Vintages from Terra di Seta and Cantina Giuliano.

Unfortunately, this direct experience-driven approach to sales is not readily achievable in the United States, except for domestic wineries. Travelling the U.S. to conduct tastings and promote their Italian wines can perhaps offer Americans a bit of familiarity with the Italian experience, but divorced from the local context, and the local cuisine, and necessarily limited by time and budget constraints, only so much can be accomplished.

“The market for kosher Italian wine,” suggests Gauthier, “is bound to stay quite small and quite limited, for a while at least, to the more entry-level, volume-driven export wines.” As he sees it, “there is no real demand for anything else.”

Part of the problem is the tricky issue of Israel. “When it comes to the U.S. kosher market,” explains Gauthier, “my competition—in a sense—is really Israeli wine.”

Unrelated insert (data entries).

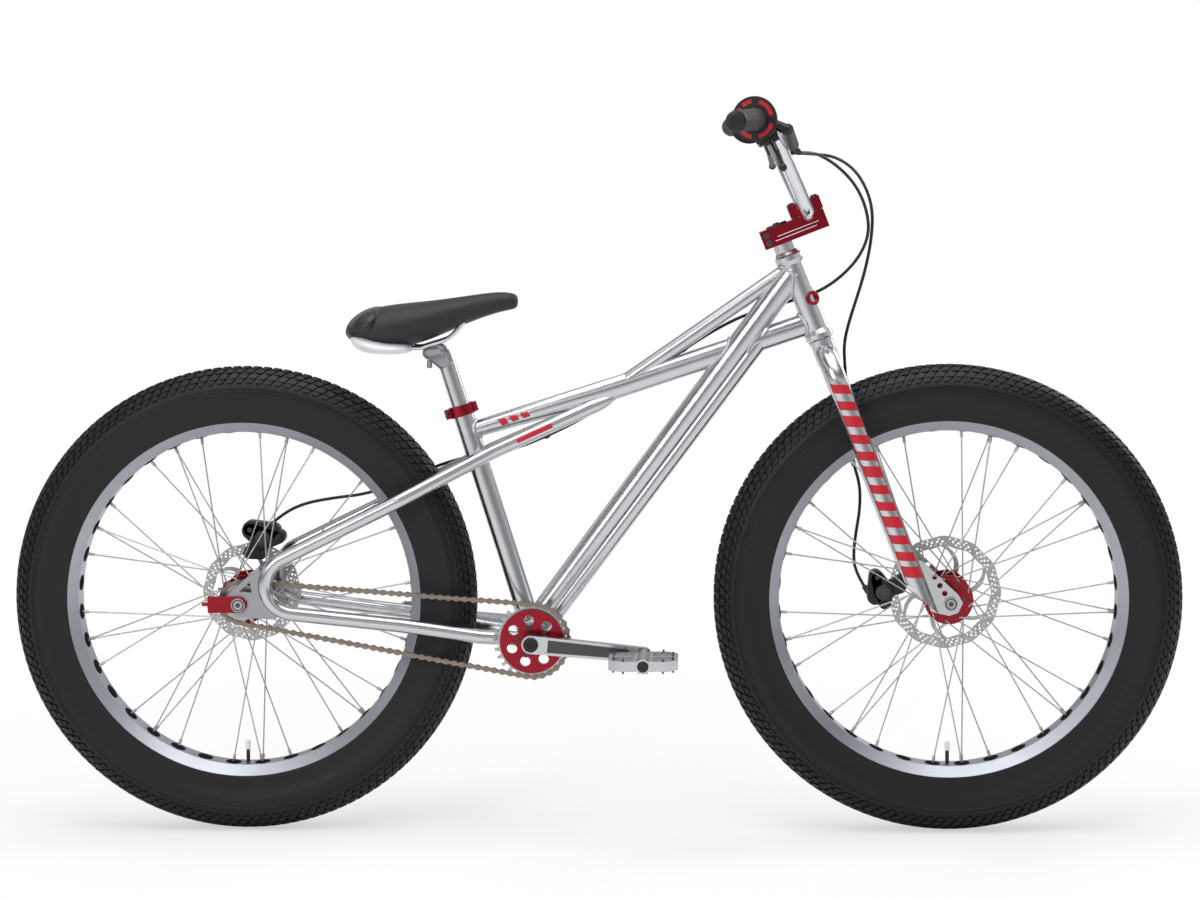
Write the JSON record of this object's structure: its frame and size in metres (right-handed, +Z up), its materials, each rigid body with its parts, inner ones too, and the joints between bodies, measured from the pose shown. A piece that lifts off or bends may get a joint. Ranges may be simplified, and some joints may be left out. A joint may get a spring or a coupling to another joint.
{
  "type": "cruiser bmx bicycle",
  "caption": "Fat-tyre BMX cruiser bicycle with looped rear stays, straight raked fork, braced high-rise bar, single-speed chain drive and hydraulic disc brakes.",
  "frame": {"origin": "on the ground, midway between the wheel axles, in the bicycle's middle plane", "axes": "+X forward, +Y to the rider's left, +Z up"},
  "size_m": [1.8248, 0.7772, 1.1392],
  "materials": {
    "polished_aluminium": "polished with a soft brushed grain",
    "grey_plate": "blasted and clear coated",
    "silver_trim": "turned and satin",
    "red_anodised": "anodised, satin",
    "dark_steel": "blackened steel",
    "rotor_steel": "ground stainless steel",
    "chain_steel": "oiled steel",
    "bright_chrome": "mirror chrome",
    "tyre_rubber": "black tread rubber",
    "grip_rubber": "ribbed soft rubber",
    "hose_black": "smooth black hose",
    "brake_black": "black, satin",
    "saddle_vinyl": "fine-grained black vinyl"
  },
  "bodies": {
    "frame": {"head_tube": "polished_aluminium", "top_tube": "polished_aluminium", "mid_tube": "polished_aluminium", "down_tube": "polished_aluminium", "seat_tube": "polished_aluminium", "bottom_bracket_shell": "polished_aluminium", "bottom_bracket_bearings": "dark_steel", "headset_cups": "silver_trim", "left_stay": "polished_aluminium", "right_stay": "polished_aluminium", "left_dropout": "grey_plate", "right_dropout": "grey_plate", "left_tensioner": "red_anodised", "right_tensioner": "red_anodised", "seat_collar": "red_anodised", "rear_axle": "dark_steel", "rear_caliper": "brake_black", "rear_brake_hose": "hose_black", "rear_hose_loop": "hose_black", "chain": "chain_steel"},
    "steering": {"steerer_tube": "dark_steel", "left_fork_leg": "polished_aluminium", "right_fork_leg": "polished_aluminium", "headset_spacers": "silver_trim", "stem_body": "red_anodised", "stem_cap": "red_anodised", "stem_bolts": "dark_steel", "handlebar": "bright_chrome", "left_grip": "grip_rubber", "right_grip": "grip_rubber", "left_master_cylinder": "brake_black", "right_master_cylinder": "brake_black", "front_axle": "dark_steel", "front_caliper": "brake_black", "front_brake_hose": "hose_black"},
    "front_wheel": {"front_tyre": "tyre_rubber", "front_rim": "silver_trim", "front_spokes": "rotor_steel", "front_hub": "red_anodised", "front_rotor": "rotor_steel"},
    "rear_wheel": {"rear_tyre": "tyre_rubber", "rear_rim": "silver_trim", "rear_spokes": "rotor_steel", "rear_hub": "red_anodised", "rear_rotor": "rotor_steel"},
    "drive_cog": {"rear_cog": "rotor_steel"},
    "crankset": {"crank_spindle": "dark_steel", "left_crank_arm": "polished_aluminium", "right_crank_arm": "polished_aluminium", "chainring": "rotor_steel", "chainring_guard": "red_anodised", "pedal_axles": "silver_trim"},
    "right_pedal_body": {"right_pedal": "silver_trim"},
    "left_pedal_body": {"left_pedal": "silver_trim"},
    "right_lever": {"right_brake_lever": "brake_black"},
    "left_lever": {"left_brake_lever": "brake_black"},
    "seat": {"seat_post": "polished_aluminium", "saddle_clamp": "grey_plate", "saddle_rails": "bright_chrome", "saddle": "saddle_vinyl"}
  },
  "joints": [
    {"name": "steering_turn", "type": "hinge", "parent": "frame", "child": "steering", "pos_m": [0.35158, 0, 0.76956], "axis": [-0.3584, 0, 0.9336], "range_deg": [-60, 60], "deforming": ["rear_hose_loop"]},
    {"name": "front_wheel_spin", "type": "hinge", "parent": "steering", "child": "front_wheel", "pos_m": [0.5485, 0, 0.364], "axis": [0, 1, 0], "continuous": true},
    {"name": "rear_wheel_spin", "type": "hinge", "parent": "frame", "child": "rear_wheel", "pos_m": [-0.5485, 0, 0.364], "axis": [0, 1, 0], "continuous": true},
    {"name": "crank_spin", "type": "hinge", "parent": "frame", "child": "crankset", "pos_m": [-0.0962, 0, 0.304], "axis": [0, 1, 0], "continuous": true, "deforming": ["chain"]},
    {"name": "cog_spin", "type": "hinge", "parent": "frame", "child": "drive_cog", "pos_m": [-0.5485, 0, 0.364], "axis": [0, 1, 0], "continuous": true},
    {"name": "right_pedal_spin", "type": "hinge", "parent": "crankset", "child": "right_pedal_body", "pos_m": [0.07799, -0.152, 0.28723], "axis": [0, 1, 0], "continuous": true},
    {"name": "left_pedal_spin", "type": "hinge", "parent": "crankset", "child": "left_pedal_body", "pos_m": [-0.27039, 0.152, 0.32077], "axis": [0, 1, 0], "continuous": true},
    {"name": "right_lever_pull", "type": "hinge", "parent": "steering", "child": "right_lever", "pos_m": [0.27056, -0.23248, 1.07715], "axis": [-0.8528, 0.2199, -0.4737], "range_deg": [0, 25], "stiffness_Nm_per_rad": 2, "springref_deg": -14.32},
    {"name": "left_lever_pull", "type": "hinge", "parent": "steering", "child": "left_lever", "pos_m": [0.27056, 0.23248, 1.07715], "axis": [0.8528, 0.2199, 0.4737], "range_deg": [0, 25], "stiffness_Nm_per_rad": 2, "springref_deg": -14.32},
    {"name": "seat_height", "type": "slide", "parent": "frame", "child": "seat", "axis": [-0.299, 0, 0.9542], "range_m": [-0.05, 0.035]}
  ],
  "couplings": [
    {"joint": "cog_spin", "follows": "crank_spin", "ratio": 1.75}
  ]
}
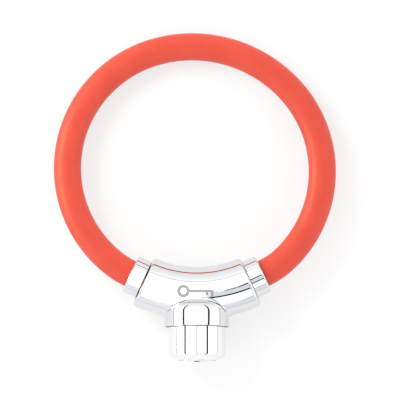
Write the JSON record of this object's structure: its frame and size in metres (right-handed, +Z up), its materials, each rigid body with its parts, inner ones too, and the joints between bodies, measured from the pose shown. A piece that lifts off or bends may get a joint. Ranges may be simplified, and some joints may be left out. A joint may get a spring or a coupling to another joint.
{
  "type": "ring cable lock",
  "caption": "Key-operated ring cable lock: a stiff silicone-sleeved steel cable loop closed by a chrome tee-shaped lock head with a cylinder knob.",
  "frame": {"origin": "centre of the bounding box's footprint, on the table the lock lies on", "axes": "+Y from the lock head to the far side of the ring, +Z up from the table, +X towards the end of the cable that pulls out"},
  "size_m": [0.1548, 0.1806, 0.0361],
  "materials": {
    "plated_body": "bright nickel-chrome plate on a zinc casting",
    "plated_cover": "bright chrome plate on a drawn cup",
    "plated_ferrule": "bright chrome plate on turned steel",
    "orange_sleeve": "smooth satin silicone, orange-red",
    "jacket": "extruded black plastic",
    "steel_rope": "galvanised stranded steel",
    "brass_cylinder": "turned and broached brass",
    "brass_wafer": "stamped brass",
    "spring_steel": "spring steel",
    "hardened_pin": "hardened dark steel",
    "turned_steel": "turned and case-hardened steel"
  },
  "bodies": {
    "lock_body": {"lock_body": "plated_body", "cylinder_cover": "plated_cover", "cylinder_shell": "brass_cylinder", "cylinder_pin": "hardened_pin", "drill_guard_pins": "hardened_pin", "dust_cover_ring": "spring_steel", "fixed_ferrule": "plated_ferrule", "anchor_stud": "turned_steel", "anchor_pin": "hardened_pin", "silicone_sleeve_1": "orange_sleeve", "inner_jacket_1": "jacket", "steel_cable_1": "steel_rope"},
    "cable_left": {"silicone_sleeve_2": "orange_sleeve", "inner_jacket_2": "jacket", "steel_cable_2": "steel_rope"},
    "cable_right": {"silicone_sleeve_3": "orange_sleeve", "inner_jacket_3": "jacket", "steel_cable_3": "steel_rope"},
    "free_end": {"silicone_sleeve_4": "orange_sleeve", "inner_jacket_4": "jacket", "steel_cable_4": "steel_rope", "locking_ferrule": "plated_ferrule", "locking_stud": "turned_steel"},
    "key_plug": {"key_plug": "brass_cylinder", "drive_cam": "turned_steel", "plug_clip": "spring_steel", "wafer_springs": "spring_steel"},
    "wafers": {"wafer_1": "brass_wafer", "wafer_2": "brass_wafer", "wafer_3": "brass_wafer", "wafer_4": "brass_wafer", "wafer_5": "brass_wafer"},
    "latch_bolt": {"latch_bolt": "turned_steel"},
    "dust_cover": {"dust_cover": "plated_cover"}
  },
  "joints": [
    {"name": "flex_top", "type": "hinge", "parent": "cable_left", "child": "cable_right", "pos_m": [-0.03141, 0.08453, 0.00738], "axis": [0, 0.0704, 0.9975], "range_deg": [0, 36], "stiffness_Nm_per_rad": 1.5},
    {"name": "flex_left", "type": "hinge", "parent": "lock_body", "child": "cable_left", "pos_m": [-0.05301, -0.01572, 0.01445], "axis": [0, 0.0704, 0.9975], "range_deg": [-18.01, 0]},
    {"name": "flex_right", "type": "hinge", "parent": "cable_right", "child": "free_end", "pos_m": [0.05862, 0.03503, 0.01087], "axis": [0, 0.0704, 0.9975], "range_deg": [-18.01, 0]},
    {"name": "key_turn", "type": "hinge", "parent": "lock_body", "child": "key_plug", "pos_m": [0.00106, -0.07791, 0.01884], "axis": [0, 0.9975, -0.0704], "range_deg": [0, 90]},
    {"name": "latch_slide", "type": "slide", "parent": "lock_body", "child": "latch_bolt", "axis": [0, -0.0704, -0.9975], "range_m": [0, 0.00312]},
    {"name": "wafer_slide", "type": "slide", "parent": "key_plug", "child": "wafers", "axis": [0, 0.0704, 0.9975], "range_m": [0, 0.001], "deforming": ["wafer_springs"]},
    {"name": "cover_turn", "type": "hinge", "parent": "lock_body", "child": "dust_cover", "pos_m": [0.00106, -0.08839, 0.01958], "axis": [0, 0.9975, -0.0704], "range_deg": [0, 90]}
  ],
  "couplings": [
    {"joint": "flex_left", "follows": "flex_top", "ratio": -0.5},
    {"joint": "flex_right", "follows": "flex_top", "ratio": -0.5},
    {"joint": "latch_slide", "follows": "key_turn", "m_per_rad": 0.0019807}
  ]
}
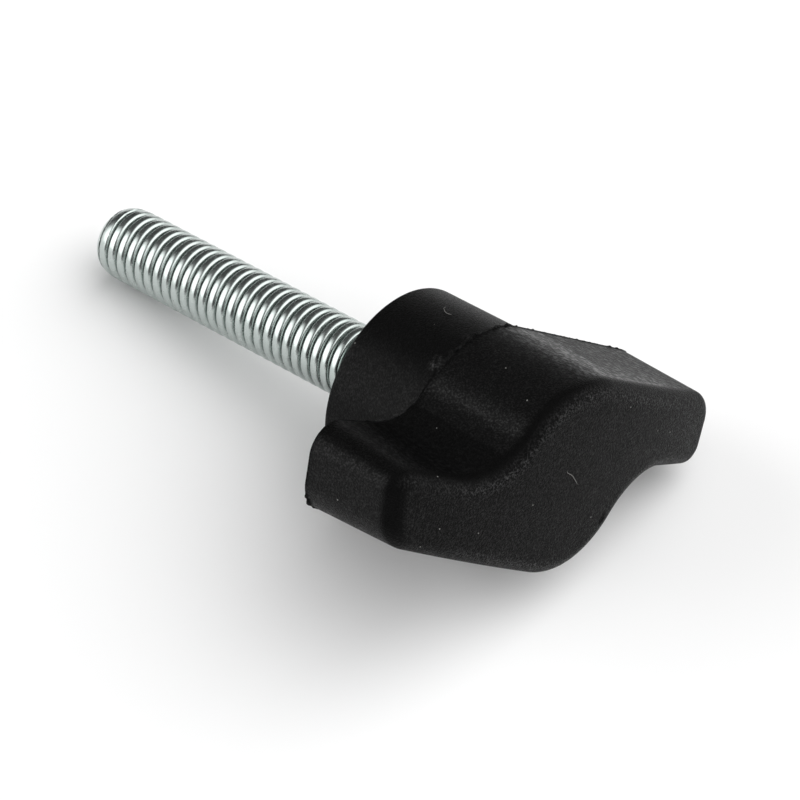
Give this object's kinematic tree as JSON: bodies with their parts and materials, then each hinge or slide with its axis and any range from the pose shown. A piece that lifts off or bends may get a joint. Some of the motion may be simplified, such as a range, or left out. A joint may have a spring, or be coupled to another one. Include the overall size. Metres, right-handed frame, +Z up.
{
  "type": "wing clamping knob",
  "caption": "S-shaped plastic wing grip moulded in one with a round boss, on a zinc-plated threaded steel stud, lying at rest.",
  "frame": {"origin": "centre of the boss's seating face, on the axis of the stud", "axes": "+Z up from the surface that the knob lies on; +X along the stud's axis as seen from above, from the free end toward the wings; the axis rises 9.62 degrees toward the wings, because the knob lies on the bevel of the stud, the rim of the boss and the end of one wing"},
  "size_m": [0.0487, 0.0354, 0.0189],
  "materials": {
    "grip_plastic": "black glass-filled nylon with a fine spark-eroded grain",
    "zinc_plated_steel": "bright zinc plating on a rolled thread"
  },
  "bodies": {
    "root": {"wing_grip": "grip_plastic", "threaded_stud": "zinc_plated_steel"}
  },
  "joints": []
}
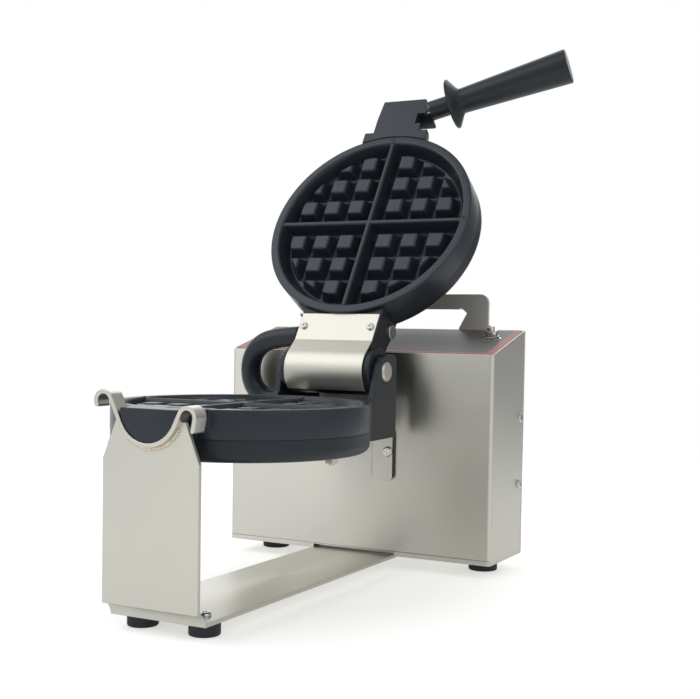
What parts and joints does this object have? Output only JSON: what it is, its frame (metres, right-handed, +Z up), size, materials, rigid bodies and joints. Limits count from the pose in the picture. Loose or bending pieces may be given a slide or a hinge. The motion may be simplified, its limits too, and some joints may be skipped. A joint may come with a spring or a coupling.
{
  "type": "rotating waffle maker",
  "caption": "Countertop waffle maker: two hinged round grid pans on a horizontal turning hub, front journal in a U cradle, steel control housing behind, angled grip.",
  "frame": {"origin": "on the floor under the turning axis, in the plane of the housing front face", "axes": "+X to the operator's right, -Y towards the operator, +Z up; the pans turn about a line parallel to Y"},
  "size_m": [0.2994, 0.4386, 0.4796],
  "materials": {
    "satin_steel": "satin",
    "plated_screw": "polished",
    "overlay_film": "matte",
    "nonstick_casting": "dark non-stick coat",
    "cast_cover": "dark coat",
    "nickel": "satin",
    "machined_steel": "turned",
    "black_rubber": "matte",
    "black_moulding": "moulded",
    "board": "fibre board",
    "grey_moulding": "moulded",
    "heater_sheath": "oxidised",
    "galvanised": "galvanised",
    "weld": "heat tinted"
  },
  "bodies": {
    "stand": {"front_shell": "satin_steel", "base_tray": "satin_steel", "back_cover": "satin_steel", "side_screws": "plated_screw", "control_overlay": "overlay_film", "carry_handle": "satin_steel", "handle_screws": "plated_screw", "mains_inlet": "black_moulding", "inlet_screws": "plated_screw", "switch_body": "plated_screw", "rear_feet": "black_rubber", "front_feet": "black_rubber", "rear_foot_screws": "plated_screw", "front_foot_screws": "plated_screw", "cradle_arm": "satin_steel", "saddle_strip": "satin_steel", "saddle_weld": "weld", "arm_clamp": "satin_steel", "arm_bolts": "plated_screw", "stop_plate": "satin_steel", "stop_screw": "plated_screw", "hub_bearing": "machined_steel", "bearing_screws": "plated_screw", "control_board": "board", "relay": "grey_moulding", "terminal_block": "grey_moulding", "transformer": "heater_sheath"},
    "pans": {"hub_shaft": "machined_steel", "hub_collar": "machined_steel", "hub_drum": "machined_steel", "drum_bolts": "plated_screw", "lower_grid": "nonstick_casting", "lower_cover": "cast_cover", "lower_heater": "heater_sheath", "lower_cover_bolts": "nickel", "hinge_pin": "nickel", "hub_gland": "black_moulding"},
    "lid": {"upper_grid": "nonstick_casting", "upper_cover": "cast_cover", "upper_heater": "heater_sheath", "upper_cover_bolts": "nickel", "hinge_sheet": "satin_steel", "sheet_screws": "plated_screw", "arm_bumper": "nickel", "gland_bracket": "galvanised", "neck": "nonstick_casting", "handle_stud": "machined_steel", "ferrule": "black_moulding", "grip": "black_moulding", "arm_gland": "black_moulding", "conduit": "black_rubber"},
    "button": {"switch_plunger": "plated_screw"}
  },
  "joints": [
    {"name": "turn", "type": "hinge", "parent": "stand", "child": "pans", "pos_m": [0, 0, 0.16], "axis": [0, -1, 0], "range_deg": [-22, 22]},
    {"name": "lid_hinge", "type": "hinge", "parent": "pans", "child": "lid", "pos_m": [0, -0.041, 0.1802], "axis": [1, 0, 0], "range_deg": [0, 121.5], "deforming": ["conduit"]},
    {"name": "push_switch", "type": "slide", "parent": "stand", "child": "button", "axis": [0, 0.2645, -0.9644], "range_m": [0, 0.0025], "stiffness_N_per_m": 600}
  ]
}
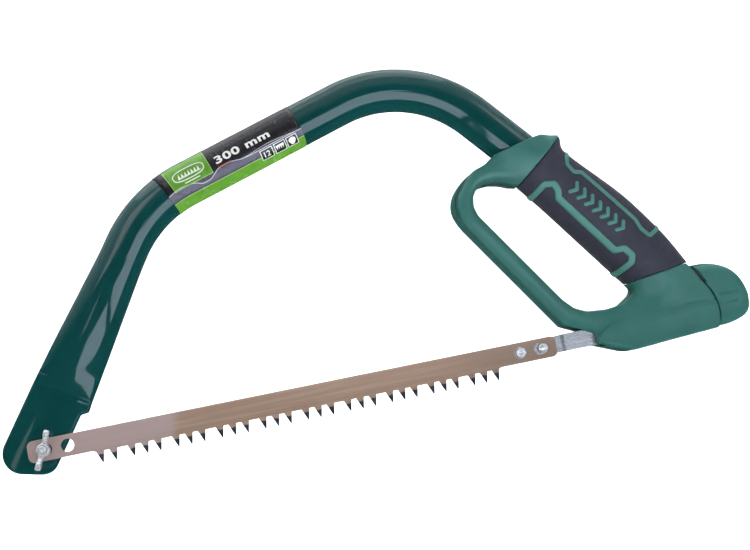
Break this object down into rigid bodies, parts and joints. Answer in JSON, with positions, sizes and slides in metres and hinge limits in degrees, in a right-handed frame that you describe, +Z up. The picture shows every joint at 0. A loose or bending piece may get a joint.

“Don’t get me wrong,” Gauthier was very quick to add. “I love Israeli wines, too … Italian wine is simply different.” Or as Daniele Della Seta put it, albeit in a slightly different context, the Israeli style of French or international wines “is still influencing the Jewish palate all around the world.”

So, while the popularity of quaffable, budget-friendly kosher Italian imports diminishes overall consumer knowledge of Italian wines, argues Gauthier, it is the American-Jewish affinity for Israeli wines that represents the more remarkable hurdle.

Driving his point home, he explains, “the difference between a coastal Chianti and a Chianti Classico is not only unknown to most [kosher consumers], but when they want to spend that kind of money they are looking for a familiar Israeli cab or an Israeli red blend.” Entry-level wines, he notes, “compete on a price level, but quality kosher wines have this additional hurdle.” In Europe, at least, “direct sales allow for us to directly educate consumers, to tell our story.”

Happily, both Della Seta and Gauthier agree that the surest path for the growth of the kosher Italian market is, at least, a pleasurable one: consumers should drink more Italian wine with food, and expand their experiences. This is, if nothing else, eminently agreeable homework for the rest of us.